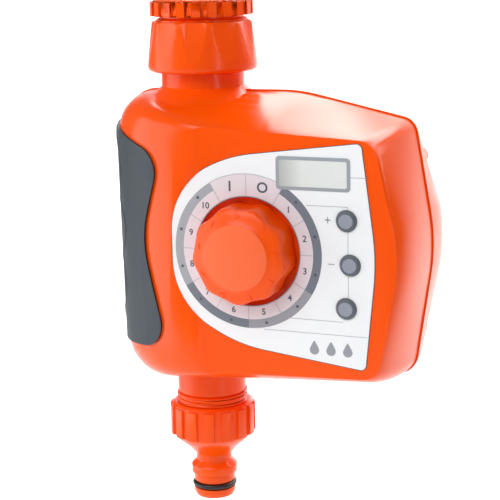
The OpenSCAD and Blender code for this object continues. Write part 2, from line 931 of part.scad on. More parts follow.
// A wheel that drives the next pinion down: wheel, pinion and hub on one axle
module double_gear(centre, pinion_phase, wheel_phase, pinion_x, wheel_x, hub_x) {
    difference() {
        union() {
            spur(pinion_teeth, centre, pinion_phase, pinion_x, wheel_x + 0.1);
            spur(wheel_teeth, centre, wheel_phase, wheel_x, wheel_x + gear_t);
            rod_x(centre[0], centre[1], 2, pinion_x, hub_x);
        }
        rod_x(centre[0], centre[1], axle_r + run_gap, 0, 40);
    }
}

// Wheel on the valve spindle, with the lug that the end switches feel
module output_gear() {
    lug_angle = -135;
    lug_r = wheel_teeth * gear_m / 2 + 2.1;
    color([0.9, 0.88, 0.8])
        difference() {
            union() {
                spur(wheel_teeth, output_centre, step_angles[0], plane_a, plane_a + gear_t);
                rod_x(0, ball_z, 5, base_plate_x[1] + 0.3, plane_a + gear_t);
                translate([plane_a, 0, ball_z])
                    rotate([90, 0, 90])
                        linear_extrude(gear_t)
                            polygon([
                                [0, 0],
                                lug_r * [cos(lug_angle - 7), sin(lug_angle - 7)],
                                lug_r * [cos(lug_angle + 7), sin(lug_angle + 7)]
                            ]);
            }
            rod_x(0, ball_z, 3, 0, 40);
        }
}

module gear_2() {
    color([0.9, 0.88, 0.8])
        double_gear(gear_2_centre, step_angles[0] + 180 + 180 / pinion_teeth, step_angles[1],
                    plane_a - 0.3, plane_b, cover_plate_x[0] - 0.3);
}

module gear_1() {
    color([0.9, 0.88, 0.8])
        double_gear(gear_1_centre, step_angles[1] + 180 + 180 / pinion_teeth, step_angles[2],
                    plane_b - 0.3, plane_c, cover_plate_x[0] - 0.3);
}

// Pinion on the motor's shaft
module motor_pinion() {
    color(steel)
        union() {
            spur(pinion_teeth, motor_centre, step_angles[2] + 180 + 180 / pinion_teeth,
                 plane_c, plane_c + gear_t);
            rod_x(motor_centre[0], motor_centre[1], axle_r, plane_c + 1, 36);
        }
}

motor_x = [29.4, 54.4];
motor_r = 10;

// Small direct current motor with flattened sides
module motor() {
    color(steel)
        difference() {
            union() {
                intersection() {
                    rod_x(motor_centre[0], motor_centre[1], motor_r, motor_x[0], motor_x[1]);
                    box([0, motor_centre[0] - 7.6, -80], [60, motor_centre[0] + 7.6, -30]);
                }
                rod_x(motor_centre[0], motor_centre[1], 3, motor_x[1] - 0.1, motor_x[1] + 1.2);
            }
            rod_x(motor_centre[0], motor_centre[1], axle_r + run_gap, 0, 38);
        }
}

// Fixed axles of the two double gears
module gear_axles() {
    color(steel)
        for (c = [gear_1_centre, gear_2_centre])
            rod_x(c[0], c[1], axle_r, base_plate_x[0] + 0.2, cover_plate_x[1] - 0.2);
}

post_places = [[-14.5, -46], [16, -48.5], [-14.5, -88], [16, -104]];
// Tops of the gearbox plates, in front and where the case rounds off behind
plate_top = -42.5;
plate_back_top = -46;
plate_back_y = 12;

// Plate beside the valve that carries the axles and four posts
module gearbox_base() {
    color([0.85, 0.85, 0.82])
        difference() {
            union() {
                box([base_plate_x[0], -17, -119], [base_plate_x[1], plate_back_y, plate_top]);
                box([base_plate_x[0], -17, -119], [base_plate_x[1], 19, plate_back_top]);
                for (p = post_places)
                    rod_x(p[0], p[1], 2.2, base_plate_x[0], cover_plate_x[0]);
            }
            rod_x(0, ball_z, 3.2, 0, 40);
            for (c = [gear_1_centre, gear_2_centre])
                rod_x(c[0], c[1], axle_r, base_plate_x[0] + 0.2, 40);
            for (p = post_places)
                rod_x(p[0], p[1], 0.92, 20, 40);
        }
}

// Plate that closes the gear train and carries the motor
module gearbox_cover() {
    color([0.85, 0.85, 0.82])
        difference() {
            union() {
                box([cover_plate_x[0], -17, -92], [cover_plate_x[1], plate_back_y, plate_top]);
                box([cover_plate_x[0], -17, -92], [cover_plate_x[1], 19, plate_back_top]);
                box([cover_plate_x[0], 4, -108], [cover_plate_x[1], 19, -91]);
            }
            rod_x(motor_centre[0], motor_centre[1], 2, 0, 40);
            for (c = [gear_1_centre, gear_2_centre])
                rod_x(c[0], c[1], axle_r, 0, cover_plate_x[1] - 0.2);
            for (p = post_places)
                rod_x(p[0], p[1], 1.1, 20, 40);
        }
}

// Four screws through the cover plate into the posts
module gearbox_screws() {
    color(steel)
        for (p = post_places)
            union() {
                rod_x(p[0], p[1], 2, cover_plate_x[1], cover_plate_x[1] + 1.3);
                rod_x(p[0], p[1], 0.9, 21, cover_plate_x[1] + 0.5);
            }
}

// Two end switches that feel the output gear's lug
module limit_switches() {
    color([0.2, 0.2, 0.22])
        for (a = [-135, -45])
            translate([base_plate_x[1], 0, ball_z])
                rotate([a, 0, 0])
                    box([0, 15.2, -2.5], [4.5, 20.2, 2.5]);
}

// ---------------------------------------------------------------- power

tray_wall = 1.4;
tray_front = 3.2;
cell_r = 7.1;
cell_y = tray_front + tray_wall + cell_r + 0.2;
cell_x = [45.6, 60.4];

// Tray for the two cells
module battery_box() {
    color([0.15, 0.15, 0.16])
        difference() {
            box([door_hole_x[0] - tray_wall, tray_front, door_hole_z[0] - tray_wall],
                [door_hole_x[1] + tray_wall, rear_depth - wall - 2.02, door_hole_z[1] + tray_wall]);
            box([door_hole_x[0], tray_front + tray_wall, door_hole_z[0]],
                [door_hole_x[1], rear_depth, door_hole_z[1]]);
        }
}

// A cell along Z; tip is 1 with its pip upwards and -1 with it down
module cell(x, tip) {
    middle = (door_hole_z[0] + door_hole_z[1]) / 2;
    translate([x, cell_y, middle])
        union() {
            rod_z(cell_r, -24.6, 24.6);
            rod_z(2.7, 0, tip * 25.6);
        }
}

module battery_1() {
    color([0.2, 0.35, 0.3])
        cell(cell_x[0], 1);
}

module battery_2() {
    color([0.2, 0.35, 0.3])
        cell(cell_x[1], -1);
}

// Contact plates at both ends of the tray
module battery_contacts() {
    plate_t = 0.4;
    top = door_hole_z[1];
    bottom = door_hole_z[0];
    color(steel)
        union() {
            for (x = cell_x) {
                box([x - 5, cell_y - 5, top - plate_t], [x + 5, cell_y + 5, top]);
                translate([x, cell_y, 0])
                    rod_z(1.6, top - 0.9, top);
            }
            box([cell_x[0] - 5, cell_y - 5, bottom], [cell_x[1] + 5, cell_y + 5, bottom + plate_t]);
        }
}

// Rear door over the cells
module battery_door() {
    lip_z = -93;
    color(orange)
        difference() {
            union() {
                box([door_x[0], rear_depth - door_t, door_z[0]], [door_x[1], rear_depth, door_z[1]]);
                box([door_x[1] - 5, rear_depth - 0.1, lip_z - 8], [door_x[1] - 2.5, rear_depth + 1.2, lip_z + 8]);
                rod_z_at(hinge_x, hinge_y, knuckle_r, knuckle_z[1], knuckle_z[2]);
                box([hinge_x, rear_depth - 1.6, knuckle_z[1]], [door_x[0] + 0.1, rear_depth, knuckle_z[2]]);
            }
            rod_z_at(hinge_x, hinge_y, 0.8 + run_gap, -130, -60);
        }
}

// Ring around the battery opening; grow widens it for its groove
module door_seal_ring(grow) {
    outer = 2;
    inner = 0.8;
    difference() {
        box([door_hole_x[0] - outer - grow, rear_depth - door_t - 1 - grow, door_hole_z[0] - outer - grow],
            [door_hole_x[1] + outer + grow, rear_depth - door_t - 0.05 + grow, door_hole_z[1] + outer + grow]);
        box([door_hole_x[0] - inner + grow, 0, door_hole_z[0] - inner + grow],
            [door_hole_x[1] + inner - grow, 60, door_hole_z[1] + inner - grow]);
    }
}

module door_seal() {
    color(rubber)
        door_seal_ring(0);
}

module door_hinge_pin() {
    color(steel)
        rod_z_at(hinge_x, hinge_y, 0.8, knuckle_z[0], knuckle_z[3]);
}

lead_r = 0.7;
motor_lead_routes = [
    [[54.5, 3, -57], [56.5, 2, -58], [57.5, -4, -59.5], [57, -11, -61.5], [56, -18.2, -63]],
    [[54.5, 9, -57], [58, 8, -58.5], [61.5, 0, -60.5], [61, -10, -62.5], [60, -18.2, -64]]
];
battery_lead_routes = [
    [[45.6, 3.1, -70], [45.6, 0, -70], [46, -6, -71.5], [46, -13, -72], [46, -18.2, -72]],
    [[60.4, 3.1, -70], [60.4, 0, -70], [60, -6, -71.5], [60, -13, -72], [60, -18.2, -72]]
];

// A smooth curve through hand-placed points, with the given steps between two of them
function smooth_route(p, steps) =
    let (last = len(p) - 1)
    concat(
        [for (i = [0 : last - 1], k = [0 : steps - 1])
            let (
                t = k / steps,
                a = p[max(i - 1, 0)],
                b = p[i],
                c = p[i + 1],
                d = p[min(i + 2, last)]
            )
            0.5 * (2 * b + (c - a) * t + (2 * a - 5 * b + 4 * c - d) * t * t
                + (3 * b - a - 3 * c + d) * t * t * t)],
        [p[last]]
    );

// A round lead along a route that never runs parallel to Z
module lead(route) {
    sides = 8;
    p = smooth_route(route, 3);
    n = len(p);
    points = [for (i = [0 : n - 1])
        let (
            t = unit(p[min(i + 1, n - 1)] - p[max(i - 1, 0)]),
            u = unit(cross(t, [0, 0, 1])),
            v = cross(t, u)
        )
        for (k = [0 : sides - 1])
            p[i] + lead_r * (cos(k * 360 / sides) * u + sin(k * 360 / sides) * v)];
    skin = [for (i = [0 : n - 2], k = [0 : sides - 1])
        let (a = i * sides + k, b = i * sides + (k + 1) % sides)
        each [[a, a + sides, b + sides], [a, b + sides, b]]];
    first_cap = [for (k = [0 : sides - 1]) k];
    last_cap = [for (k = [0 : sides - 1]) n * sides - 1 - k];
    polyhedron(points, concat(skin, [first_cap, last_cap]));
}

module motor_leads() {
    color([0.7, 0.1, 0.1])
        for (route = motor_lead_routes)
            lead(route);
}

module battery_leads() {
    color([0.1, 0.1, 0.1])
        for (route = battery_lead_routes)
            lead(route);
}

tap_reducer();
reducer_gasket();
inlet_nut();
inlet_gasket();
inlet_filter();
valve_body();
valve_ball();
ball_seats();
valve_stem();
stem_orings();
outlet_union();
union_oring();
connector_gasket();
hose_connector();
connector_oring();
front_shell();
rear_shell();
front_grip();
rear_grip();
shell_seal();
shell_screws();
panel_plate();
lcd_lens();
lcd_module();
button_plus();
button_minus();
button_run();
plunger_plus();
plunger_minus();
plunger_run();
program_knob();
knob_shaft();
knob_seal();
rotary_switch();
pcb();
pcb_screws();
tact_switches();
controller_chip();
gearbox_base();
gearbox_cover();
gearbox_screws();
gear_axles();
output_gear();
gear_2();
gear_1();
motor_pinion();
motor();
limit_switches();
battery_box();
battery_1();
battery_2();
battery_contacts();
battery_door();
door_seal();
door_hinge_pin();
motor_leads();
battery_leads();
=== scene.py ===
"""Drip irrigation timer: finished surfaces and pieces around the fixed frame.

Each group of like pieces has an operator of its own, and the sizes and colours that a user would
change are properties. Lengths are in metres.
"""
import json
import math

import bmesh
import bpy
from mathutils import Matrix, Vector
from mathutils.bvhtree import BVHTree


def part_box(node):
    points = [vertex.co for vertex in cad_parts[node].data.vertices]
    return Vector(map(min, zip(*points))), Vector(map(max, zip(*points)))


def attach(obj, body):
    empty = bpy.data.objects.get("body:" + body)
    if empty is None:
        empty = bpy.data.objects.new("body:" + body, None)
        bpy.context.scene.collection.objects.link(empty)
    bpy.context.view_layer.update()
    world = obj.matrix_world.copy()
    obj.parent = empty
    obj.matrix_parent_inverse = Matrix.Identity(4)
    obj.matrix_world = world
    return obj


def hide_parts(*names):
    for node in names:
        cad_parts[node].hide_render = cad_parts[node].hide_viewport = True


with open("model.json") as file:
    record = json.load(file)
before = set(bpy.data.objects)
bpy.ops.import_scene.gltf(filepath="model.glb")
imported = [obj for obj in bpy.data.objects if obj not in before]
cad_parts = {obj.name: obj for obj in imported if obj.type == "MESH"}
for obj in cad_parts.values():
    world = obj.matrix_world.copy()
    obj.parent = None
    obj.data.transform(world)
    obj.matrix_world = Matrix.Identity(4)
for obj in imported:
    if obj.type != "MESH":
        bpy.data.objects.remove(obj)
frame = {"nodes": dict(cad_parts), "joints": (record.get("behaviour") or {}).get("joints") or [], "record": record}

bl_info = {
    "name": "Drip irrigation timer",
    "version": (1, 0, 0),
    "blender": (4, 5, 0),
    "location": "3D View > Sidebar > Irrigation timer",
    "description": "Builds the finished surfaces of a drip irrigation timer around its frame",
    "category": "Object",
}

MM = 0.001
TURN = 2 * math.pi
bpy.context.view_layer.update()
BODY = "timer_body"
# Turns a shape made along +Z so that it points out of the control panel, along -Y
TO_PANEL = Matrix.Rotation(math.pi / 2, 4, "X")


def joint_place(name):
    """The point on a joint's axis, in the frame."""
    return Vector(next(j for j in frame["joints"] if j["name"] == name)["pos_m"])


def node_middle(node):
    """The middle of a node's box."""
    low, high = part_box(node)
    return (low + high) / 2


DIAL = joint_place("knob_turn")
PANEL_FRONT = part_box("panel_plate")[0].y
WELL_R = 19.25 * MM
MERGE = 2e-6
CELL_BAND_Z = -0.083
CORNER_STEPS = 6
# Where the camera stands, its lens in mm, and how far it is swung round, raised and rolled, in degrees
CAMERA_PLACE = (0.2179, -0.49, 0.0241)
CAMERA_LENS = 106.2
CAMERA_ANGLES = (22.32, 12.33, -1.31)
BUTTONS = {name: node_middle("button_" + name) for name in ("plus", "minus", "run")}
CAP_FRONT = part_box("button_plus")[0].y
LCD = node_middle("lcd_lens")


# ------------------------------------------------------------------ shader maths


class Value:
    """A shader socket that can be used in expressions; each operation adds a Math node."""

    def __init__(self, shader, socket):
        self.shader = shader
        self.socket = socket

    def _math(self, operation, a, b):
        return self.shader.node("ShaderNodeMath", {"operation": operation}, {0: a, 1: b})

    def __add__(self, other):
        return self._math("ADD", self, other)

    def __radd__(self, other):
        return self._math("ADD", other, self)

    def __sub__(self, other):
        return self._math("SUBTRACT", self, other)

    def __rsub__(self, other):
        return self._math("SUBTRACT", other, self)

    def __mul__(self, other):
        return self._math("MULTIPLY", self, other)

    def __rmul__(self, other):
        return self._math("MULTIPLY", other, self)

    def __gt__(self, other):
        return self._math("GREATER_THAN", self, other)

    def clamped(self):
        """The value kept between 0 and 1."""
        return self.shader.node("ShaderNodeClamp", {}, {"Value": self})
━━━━
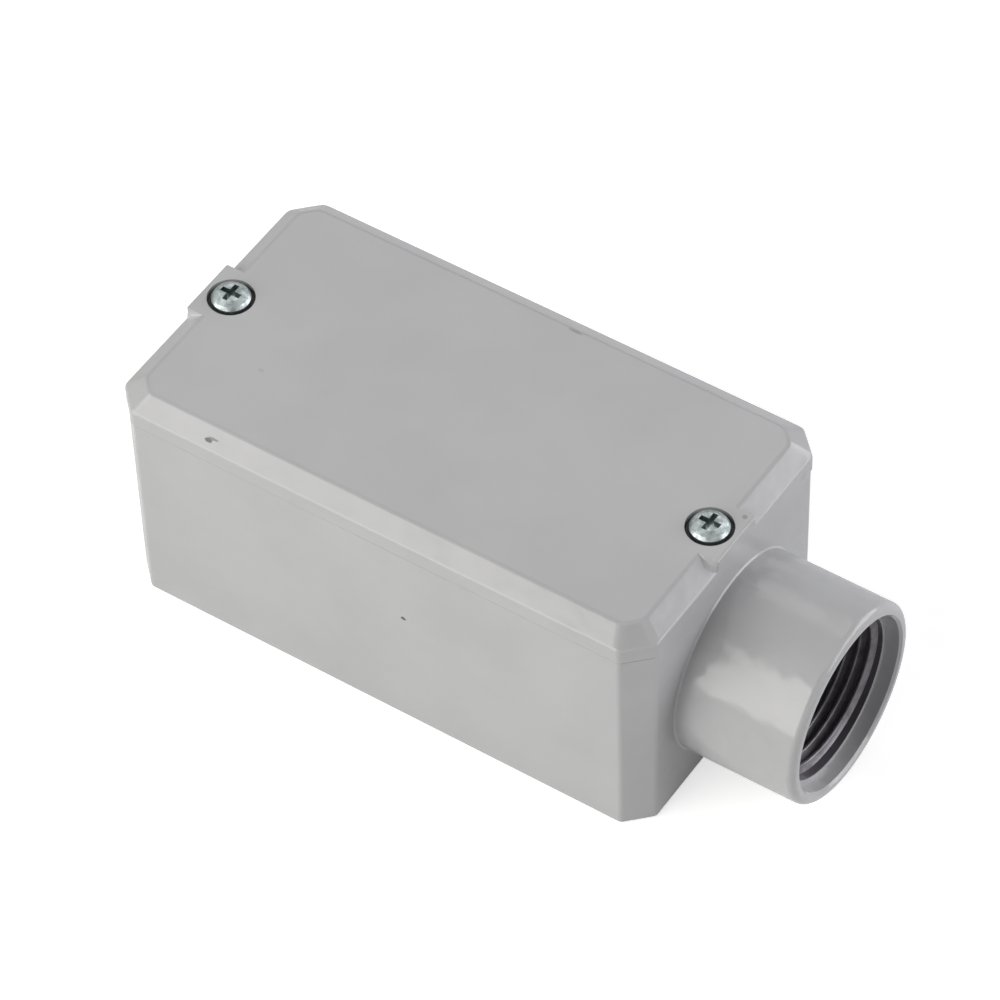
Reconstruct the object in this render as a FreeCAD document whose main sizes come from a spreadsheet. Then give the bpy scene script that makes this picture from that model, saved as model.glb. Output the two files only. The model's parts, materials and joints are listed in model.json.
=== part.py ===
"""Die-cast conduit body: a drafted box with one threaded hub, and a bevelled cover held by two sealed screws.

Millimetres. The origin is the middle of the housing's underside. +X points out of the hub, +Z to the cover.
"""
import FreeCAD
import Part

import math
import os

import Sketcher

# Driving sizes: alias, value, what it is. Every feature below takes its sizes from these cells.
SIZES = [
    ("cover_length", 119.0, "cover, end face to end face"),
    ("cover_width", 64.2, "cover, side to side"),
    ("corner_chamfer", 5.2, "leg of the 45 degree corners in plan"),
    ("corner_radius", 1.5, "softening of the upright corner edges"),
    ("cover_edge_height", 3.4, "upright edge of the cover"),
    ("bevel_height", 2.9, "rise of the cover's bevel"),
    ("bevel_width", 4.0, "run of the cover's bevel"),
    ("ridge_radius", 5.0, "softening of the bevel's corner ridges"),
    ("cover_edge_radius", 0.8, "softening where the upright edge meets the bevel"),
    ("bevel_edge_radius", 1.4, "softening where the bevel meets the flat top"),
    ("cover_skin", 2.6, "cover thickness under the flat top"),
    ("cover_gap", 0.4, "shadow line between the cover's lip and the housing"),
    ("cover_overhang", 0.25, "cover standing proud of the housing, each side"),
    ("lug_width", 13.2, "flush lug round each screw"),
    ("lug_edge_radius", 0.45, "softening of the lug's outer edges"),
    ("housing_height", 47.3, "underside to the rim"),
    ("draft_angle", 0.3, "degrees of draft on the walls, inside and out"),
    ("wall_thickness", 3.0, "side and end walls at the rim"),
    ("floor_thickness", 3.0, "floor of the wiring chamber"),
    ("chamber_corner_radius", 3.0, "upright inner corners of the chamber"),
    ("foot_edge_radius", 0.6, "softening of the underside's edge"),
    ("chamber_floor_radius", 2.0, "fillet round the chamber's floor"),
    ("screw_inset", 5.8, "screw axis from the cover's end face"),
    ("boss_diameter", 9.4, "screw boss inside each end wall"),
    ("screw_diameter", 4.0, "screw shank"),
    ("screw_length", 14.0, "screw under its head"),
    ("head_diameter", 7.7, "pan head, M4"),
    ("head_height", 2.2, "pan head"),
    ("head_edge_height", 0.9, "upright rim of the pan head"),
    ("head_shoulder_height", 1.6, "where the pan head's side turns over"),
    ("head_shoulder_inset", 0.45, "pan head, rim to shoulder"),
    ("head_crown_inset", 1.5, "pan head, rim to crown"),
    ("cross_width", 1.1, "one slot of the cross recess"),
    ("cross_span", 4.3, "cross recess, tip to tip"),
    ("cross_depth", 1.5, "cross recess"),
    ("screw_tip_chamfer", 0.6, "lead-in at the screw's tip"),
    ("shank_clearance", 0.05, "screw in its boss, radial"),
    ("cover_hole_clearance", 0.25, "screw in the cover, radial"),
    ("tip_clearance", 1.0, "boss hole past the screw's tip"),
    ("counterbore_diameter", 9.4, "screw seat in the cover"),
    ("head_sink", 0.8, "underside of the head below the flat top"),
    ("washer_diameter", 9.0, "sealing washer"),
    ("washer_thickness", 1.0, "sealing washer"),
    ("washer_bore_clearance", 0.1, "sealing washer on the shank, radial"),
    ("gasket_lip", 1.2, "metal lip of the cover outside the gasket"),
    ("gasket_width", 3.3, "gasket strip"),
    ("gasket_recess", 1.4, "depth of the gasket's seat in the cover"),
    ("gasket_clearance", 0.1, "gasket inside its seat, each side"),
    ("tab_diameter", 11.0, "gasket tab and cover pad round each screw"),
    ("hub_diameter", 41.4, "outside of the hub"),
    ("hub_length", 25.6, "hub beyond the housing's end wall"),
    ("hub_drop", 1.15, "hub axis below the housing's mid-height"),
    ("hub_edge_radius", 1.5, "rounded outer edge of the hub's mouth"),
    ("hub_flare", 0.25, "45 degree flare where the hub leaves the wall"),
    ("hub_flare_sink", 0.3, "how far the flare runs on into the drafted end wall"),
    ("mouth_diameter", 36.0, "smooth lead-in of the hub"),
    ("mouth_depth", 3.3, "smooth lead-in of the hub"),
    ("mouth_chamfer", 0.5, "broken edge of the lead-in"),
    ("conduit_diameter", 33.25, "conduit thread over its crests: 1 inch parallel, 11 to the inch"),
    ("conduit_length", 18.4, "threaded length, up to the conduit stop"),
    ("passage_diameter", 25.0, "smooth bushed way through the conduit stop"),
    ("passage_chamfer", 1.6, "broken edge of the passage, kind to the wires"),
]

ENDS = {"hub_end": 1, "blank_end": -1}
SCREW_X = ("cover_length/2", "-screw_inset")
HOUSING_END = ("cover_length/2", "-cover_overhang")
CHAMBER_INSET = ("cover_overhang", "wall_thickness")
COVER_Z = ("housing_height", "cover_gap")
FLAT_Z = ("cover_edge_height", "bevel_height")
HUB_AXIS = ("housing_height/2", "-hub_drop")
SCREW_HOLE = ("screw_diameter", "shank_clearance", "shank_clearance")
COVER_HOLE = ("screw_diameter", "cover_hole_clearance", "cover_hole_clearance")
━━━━
[Your goal] In the entries above, find every line holding the word "model" and copy it out.

[Complete response]
with open("model.json") as file:
bpy.ops.import_scene.gltf(filepath="model.glb")
Reconstruct the object in this render as a FreeCAD document whose main sizes come from a spreadsheet. Then give the bpy scene script that makes this picture from that model, saved as model.glb. Output the two files only. The model's parts, materials and joints are listed in model.json.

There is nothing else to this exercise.